CHALLENGE:
Beginning with the first line of the data below, reproduce every line unchanged, ending with the line that holds "const shellWall = 1.2;".

DATA SEGMENT:
--- start ---

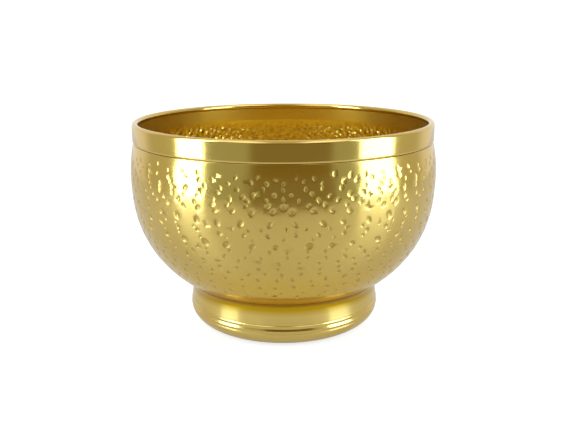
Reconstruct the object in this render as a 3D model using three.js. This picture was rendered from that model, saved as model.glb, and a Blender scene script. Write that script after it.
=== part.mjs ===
// A hammered brass bowl on a low foot, in millimetres.
// +Z is up, the bowl turns about the Z axis and its foot stands on z = 0.
//
// Five pieces of sheet and wire work: the bowl itself, raised from one sheet; a smooth band round its
// rim, rolled over at the top into a thick lip; the wire inside that lip; a spun foot; and the brazed
// seam that holds the foot under the bowl. Every piece is a ring of one outline about the Z axis.

import * as THREE from "three";

// Hammered bowl
const bodyRadius = 102.8; // widest outside radius
const bellyDepth = 92.4; // from the widest ring down to the outside of the round bottom
const bellyFullness = 2.44; // exponent of the belly curve: 2 is an ellipse, more is squarer
const shoulderHeight = 21.8; // from the widest ring up to the lower edge of the rim band
const shellWall = 1.2; // thickness of the bowl's sheet

// Rim band and the lip rolled on it
const rimRadius = 100.5; // outside radius of the band
const bandHeight = 12.9; // from the band's lower edge to the top of the lip
const bandWall = 1; // thickness of the band's strip
const lipRadius = 2.1; // outside radius of the rolled lip's section
const bandEdgeHeight = 1.4; // how far up the rounding of the band's lower edge reaches
const bandEdgeDepth = 0.8; // how far in it reaches
const notchHeight = 0.45; // how far below the band the bowl's shoulder ends
const shoulderSetback = 0.4; // how far the top of the shoulder stays inside the band's face

// Foot
const footHeight = 28.6; // where the bowl's outside stands over the foot's neck
const neckRadius = 64.3; // outside radius of the foot at its neck
const neckHeight = 24.6; // height of the neck, the foot's narrowest ring
const neckFlare = 4; // how far the foot's top edge spreads past the neck, under the bowl
const flareBend = 1.25; // exponent of that spread
const footRadius = 65.7; // outside radius of the round bead
const beadRadius = 12.4; // radius of the bead's section
const beadTopAngle = 12.5; // degrees above the widest ring at which the bead meets the groove
const grooveWidth = 1; // height of the turned groove above the bead
const grooveDepth = 0.4; // depth of that groove
const beadLedge = 0.7; // how far the bead stands out past the foot of the cove
const coveBend = 1.6; // exponent of the cove between the groove and the neck
const footWall = 1.5; // thickness of the foot's sheet
const standWidth = 4; // width of the flat ring that the foot stands on

// Brazed seam inside the foot
const brazeWidth = 6; // how far the fillet reaches along the bowl's underside
const brazeDrop = 6.4; // how far it reaches down the foot's inner wall

// Fits
const fitGap = 0.3; // clearance between pieces that touch

// Fineness of the outlines
const turns = 64; // flat faces round each piece
const bellySteps = 12; // points along the belly curve
const shoulderSteps = 4; // points along the shoulder
const lipSteps = 10; // points round the rolled lip
const edgeSteps = 3; // points round the band's lower edge
const flareSteps = 3; // points from the foot's top edge down to its neck
const coveSteps = 4; // points along the cove
const beadSteps = 7; // points round the bead
const wireSides = 8; // sides of the lip wire's section

// An outline point: distance from the axis, then height.
function at(radius, height) {
  return new THREE.Vector2(radius, height);
}

// How far below the widest ring the bowl's outside lies at a given radius.
function bellyDropAt(radius) {
  return bellyDepth * Math.pow(1 - (radius / bodyRadius) ** 2, 1 / bellyFullness);
}

// Heights and radii that follow from the driving dimensions
const widestHeight = footHeight + bellyDropAt(neckRadius);
const bandBottom = widestHeight + shoulderHeight;
const lipTop = bandBottom + bandHeight;
const lipCentreHeight = lipTop - lipRadius;
const lipCentreRadius = rimRadius - lipRadius;
const wireRadius = lipRadius - bandWall - fitGap;
const collarRadius = rimRadius - bandWall - fitGap;
const collarTop = lipCentreHeight - wireRadius - fitGap;
const shoulderTop = bandBottom - notchHeight;
const collarFoot = bandBottom - fitGap;
const shoulderRadius = rimRadius - shoulderSetback;
const beadCentre = at(footRadius - beadRadius, beadRadius);

// Height of the bowl's underside at a given radius.
function undersideHeight(radius) {
  return widestHeight - bellyDropAt(radius);
}

// Unit direction of the stretch that starts at one point of an outline, or of the nearest stretch.
function directionAt(outline, index) {
  const start = THREE.MathUtils.clamp(index, 0, outline.length - 2);
  return outline[start + 1].clone().sub(outline[start]).normalize();
}

// Moves an open outline sideways by a distance, to the left of its direction, as a sheet's other
// face runs beside the first. Corners are mitred, so the sheet keeps its thickness.
function besideOutline(outline, distance) {
  return outline.map((point, i) => {
    const arriving = directionAt(outline, i - 1);
    const along = arriving.clone().add(directionAt(outline, i)).normalize();
    const side = at(-along.y, along.x);
    const mitre = side.dot(at(-arriving.y, arriving.x));
    return point.clone().addScaledVector(side, distance / mitre);
  });
}

// The point of a falling outline at a given height.
function pointAtHeight(outline, height) {
  const below = outline.findIndex((point) => point.y < height);
  const low = outline[below];
  const high = outline[below - 1];
  return high.clone().lerp(low, (high.y - height) / (high.y - low.y));
}

// Points of an arc in the outline's plane, from one angle to another, in degrees.
function arc(centre, radius, fromDegrees, toDegrees, steps) {
  const points = [];
  for (let i = 0; i <= steps; i += 1) {
    const angle = THREE.MathUtils.degToRad(THREE.MathUtils.lerp(fromDegrees, toDegrees, i / steps));
    points.push(at(centre.x + radius * Math.cos(angle), centre.y + radius * Math.sin(angle)));
  }
  return points;
}

// Turns an outline about the Z axis. The outline runs anticlockwise in the plane of radius and
// height, and starts and ends on the axis or closes on itself.
function turned(outline) {
  const geometry = new THREE.LatheGeometry(outline, turns);
  geometry.rotateX(Math.PI / 2);
  return geometry;
}

// A closed ring: the outline comes back to its first point.
function closedRing(outline) {
  return turned([...outline, outline[0].clone()]);
}

// Bowl: a round belly, a shoulder that draws in towards the rim, a small step down and a straight
// collar that stands inside the band. The inside runs beside the outside at the sheet's thickness.
function bowlShell() {
  const outside = [];
  for (let i = 0; i <= bellySteps; i += 1) {
    const angle = (Math.PI / 2) * (1 - i / bellySteps);
    const drop = bellyDepth * Math.pow(Math.sin(angle), 2 / bellyFullness);
    const radius = i === 0 ? 0 : bodyRadius * Math.cos(angle);
    outside.push(at(radius, widestHeight - drop));
  }
  for (let i = 1; i <= shoulderSteps; i += 1) {
    const share = i / shoulderSteps;
    const radius = THREE.MathUtils.lerp(bodyRadius, shoulderRadius, share * share);
    outside.push(at(radius, THREE.MathUtils.lerp(widestHeight, shoulderTop, share)));
  }
  outside.push(at(collarRadius, collarFoot));
  outside.push(at(collarRadius, collarTop));
  const inside = besideOutline(outside, shellWall);
  inside[0].x = 0;
  return turned([...outside, ...inside.reverse()]);
}

// Rim band: a smooth upright strip with a rounded lower edge. Its top is rolled over to the inside
// as a round lip, and the roll goes on until it meets the bowl's collar.
function rimBand() {
  const lipCentre = at(lipCentreRadius, lipCentreHeight);
  const bore = lipRadius - bandWall;
  const reach = (collarRadius - shellWall - fitGap - lipCentreRadius) / bore;
  const curl = 360 - THREE.MathUtils.radToDeg(Math.acos(reach));
  const edge = arc(at(0, 0), 1, -90, 0, edgeSteps).map((point) =>
    at(rimRadius - bandEdgeDepth * (1 - point.x), bandBottom + bandEdgeHeight * (1 + point.y)),
  );
  const outside = [...edge, ...arc(lipCentre, lipRadius, 0, curl, lipSteps)];
  const inside = [...arc(lipCentre, bore, curl, 0, lipSteps), at(rimRadius - bandWall, bandBottom)];
  return closedRing([...outside, ...inside]);
}

// Lip wire: a plain round wire bent into a hoop, lying in the rolled lip on the bowl's edge.
function lipWire() {
  return new THREE.TorusGeometry(lipCentreRadius, wireRadius, wireSides, turns);
}

// The foot's outer face, from its top edge down. The edge lies against the bowl's underside, and the
// sheet draws in below it to the neck. Then come a cove, the turned groove, the round bead and the
// flat ring it stands on.
function footOutside() {
  const edgeRadius = neckRadius + neckFlare;
  const edgeHeight = undersideHeight(edgeRadius) - fitGap;
  const flare = [];
  for (let i = 0; i < flareSteps; i += 1) {
    const share = i / flareSteps;
    const radius = neckRadius + neckFlare * Math.pow(1 - share, flareBend);
    flare.push(at(radius, THREE.MathUtils.lerp(edgeHeight, neckHeight, share)));
  }
  const bead = arc(beadCentre, beadRadius, beadTopAngle, -90, beadSteps);
  const grooveEdge = bead[0];
  const grooveTop = grooveEdge.y + grooveWidth;
  const coveFoot = grooveEdge.x - beadLedge;
  const cove = [];
  for (let i = 0; i <= coveSteps; i += 1) {
    const share = i / coveSteps;
    const radius = THREE.MathUtils.lerp(neckRadius, coveFoot, Math.pow(share, coveBend));
    cove.push(at(radius, THREE.MathUtils.lerp(neckHeight, grooveTop, share)));
  }
  const groove = at(coveFoot - grooveDepth, grooveEdge.y + grooveWidth / 2);
  return [...flare, ...cove, groove, ...bead, at(beadCentre.x - standWidth, 0)];
}

// A falling outline inside the foot's outer face, cut off where it meets the bowl's underside.
function footLayer(depth) {
  const layer = besideOutline(footOutside(), -depth);
  const clearance = (point) => undersideHeight(point.x) - fitGap - point.y;
  const next = layer.findIndex((point) => clearance(point) > 0);
  const above = clearance(layer[next - 1]);
  const meets = layer[next - 1].clone().lerp(layer[next], above / (above - clearance(layer[next])));
  return [meets, ...layer.slice(next)];
}

// Foot: under the bowl it draws in to a neck, opens in a cove to a turned groove, swells into a
// round bead, and turns in below to the flat ring that it stands on.
function footRing() {
  return closedRing([...footLayer(footWall), ...footOutside().reverse()]);
}

// Brazed seam: a fillet with a hollow face, in the corner between the foot's inner wall and the
// underside of the bowl.
function footBraze() {
  const wall = footLayer(footWall + fitGap);
  const corner = wall[0];
  const low = pointAtHeight(wall, corner.y - brazeDrop);
  const beside = wall.filter((point) => point.y < corner.y && point.y > low.y).reverse();
  const tipRadius = corner.x - brazeWidth;
  const tip = at(tipRadius, undersideHeight(tipRadius) - fitGap);
  const hollow = corner.clone().add(low).add(tip).divideScalar(3);
  return closedRing([corner, tip, hollow, low, ...beside]);
}

// Finishes
function finish(colour, roughness) {
  return new THREE.MeshStandardMaterial({ color: colour, roughness: roughness, metalness: 1 });
}

function piece(name, geometry, material) {
  const mesh = new THREE.Mesh(geometry, material);
  mesh.name = name;
  return mesh;
}

const bowl = new THREE.Group();
bowl.name = "footed_bowl";

const shell = piece("bowl_shell", bowlShell(), finish(0xd6b25a, 0.3));
bowl.add(shell);

const rim = new THREE.Group();
rim.name = "rim";
rim.add(piece("rim_band", rimBand(), finish(0xdcbc6a, 0.2)));
const wire = piece("lip_wire", lipWire(), finish(0x8b8d90, 0.4));
wire.position.z = lipCentreHeight;
rim.add(wire);
bowl.add(rim);

const foot = new THREE.Group();
foot.name = "foot";
foot.add(piece("foot_ring", footRing(), finish(0xd4ae52, 0.22)));
foot.add(piece("foot_braze", footBraze(), finish(0xc2a878, 0.5)));
bowl.add(foot);

export default bowl;
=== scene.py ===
# %% [markdown]
# # A hammered brass bowl on a spun foot
#
# The bowl is sheet work: one raised sheet with punched dents, a smooth band soldered round its rim
# and rolled over a wire into a thick lip, and a low foot spun on the lathe and brazed on below.
# The construction model gives every piece its true size and place. This lesson gives each piece the
# surface that an eye would see: rounded edges, turned lines, dents in the metal, and its finish.
#
# First the construction model is loaded. Its pieces are kept, and their boxes give some of the
# sizes.

# %% Load the construction model
import bpy
import math
import random
import numpy as np
from mathutils import Matrix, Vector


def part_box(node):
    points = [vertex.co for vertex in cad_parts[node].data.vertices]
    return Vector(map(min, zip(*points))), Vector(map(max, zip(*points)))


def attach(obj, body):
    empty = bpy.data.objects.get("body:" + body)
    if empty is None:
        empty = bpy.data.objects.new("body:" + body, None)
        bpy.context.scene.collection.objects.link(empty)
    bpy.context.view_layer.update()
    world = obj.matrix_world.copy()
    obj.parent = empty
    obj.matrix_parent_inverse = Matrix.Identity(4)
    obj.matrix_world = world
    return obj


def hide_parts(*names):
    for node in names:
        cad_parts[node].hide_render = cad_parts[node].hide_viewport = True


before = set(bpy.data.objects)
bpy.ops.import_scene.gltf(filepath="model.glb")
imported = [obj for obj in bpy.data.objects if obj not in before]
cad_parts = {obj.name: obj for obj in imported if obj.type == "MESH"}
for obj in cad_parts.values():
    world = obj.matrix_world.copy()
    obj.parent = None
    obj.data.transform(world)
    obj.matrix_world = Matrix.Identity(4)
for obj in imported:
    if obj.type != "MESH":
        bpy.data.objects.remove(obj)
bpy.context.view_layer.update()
print("nodes:", sorted(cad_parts))

# %% [markdown]
# ## The camera
#
# The camera looks slightly down on the bowl from half a metre away. Its place, tilt and lens were
# found by fitting the circles of the rim, the band, the foot's groove and the foot's base to the
# photograph. The small roll lifts the right side of the bowl by a pixel.

# %% Camera
mm = 0.001
camera_place = (3.3 * mm, -486.4 * mm, 198.1 * mm)
camera_tilt = math.radians(75.26)
camera_roll = math.radians(-0.18)
camera_lens = 44.87

bpy.ops.object.camera_add()
camera = bpy.context.object
camera.name = "camera"
camera.matrix_world = (
    Matrix.Translation(camera_place)
    @ Matrix.Rotation(camera_tilt, 4, "X")
    @ Matrix.Rotation(camera_roll, 4, "Z")
)
camera.data.lens = camera_lens
camera.data.clip_start = 0.01
bpy.context.scene.camera = camera
print("camera looks from", [round(c, 3) for c in camera.location])

# %% [markdown]
# ## The driving sizes
#
# Sizes that the construction model can tell are read from its boxes. The others, such as the wall
# and the fullness of the belly, are the same named sizes that the construction model was drawn
# with, here in metres. Three things are softer here than there, as the photograph shows them: the
# bend of the foot's flare, the ledge over its bead, and the groove. That model also leaves a clear
# gap between pieces that touch. Where an eye would see the gap from outside, the pieces here are
# drawn almost closed.

# %% Sizes
shell_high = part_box("bowl_shell")[1]
rim_low, rim_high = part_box("rim_band")
foot_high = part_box("foot_ring")[1]

body_radius = shell_high.x
band_bottom = rim_low.z
lip_top = rim_high.z
rim_radius = rim_high.x
foot_edge_radius = foot_high.x

belly_depth = 92.4 * mm
belly_fullness = 2.44
shoulder_height = 21.8 * mm
shell_wall = 1.2 * mm
band_wall = 1 * mm
lip_radius = 2.1 * mm
band_edge_height = 1.4 * mm
band_edge_depth = 0.8 * mm
shoulder_setback = 0.4 * mm
neck_radius = 64.3 * mm
neck_height = 24.6 * mm
flare_bend = 2.3
foot_radius = 65.7 * mm
bead_radius = 12.4 * mm
bead_top_angle = math.radians(12.5)
bead_ledge = 0.3 * mm
groove_width = 1 * mm
groove_depth = 0.12 * mm
cove_bend = 1.6
foot_wall = 1.5 * mm
stand_width = 4 * mm
braze_width = 6 * mm
braze_drop = 6.4 * mm
fit_gap = 0.3 * mm
closed_gap = 0.05 * mm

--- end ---

SOLUTION TO THIS TASK:
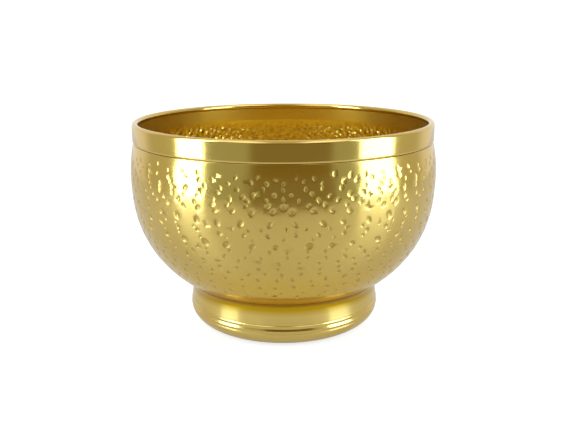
Reconstruct the object in this render as a 3D model using three.js. This picture was rendered from that model, saved as model.glb, and a Blender scene script. Write that script after it.
=== part.mjs ===
// A hammered brass bowl on a low foot, in millimetres.
// +Z is up, the bowl turns about the Z axis and its foot stands on z = 0.
//
// Five pieces of sheet and wire work: the bowl itself, raised from one sheet; a smooth band round its
// rim, rolled over at the top into a thick lip; the wire inside that lip; a spun foot; and the brazed
// seam that holds the foot under the bowl. Every piece is a ring of one outline about the Z axis.

import * as THREE from "three";

// Hammered bowl
const bodyRadius = 102.8; // widest outside radius
const bellyDepth = 92.4; // from the widest ring down to the outside of the round bottom
const bellyFullness = 2.44; // exponent of the belly curve: 2 is an ellipse, more is squarer
const shoulderHeight = 21.8; // from the widest ring up to the lower edge of the rim band
const shellWall = 1.2; // thickness of the bowl's sheet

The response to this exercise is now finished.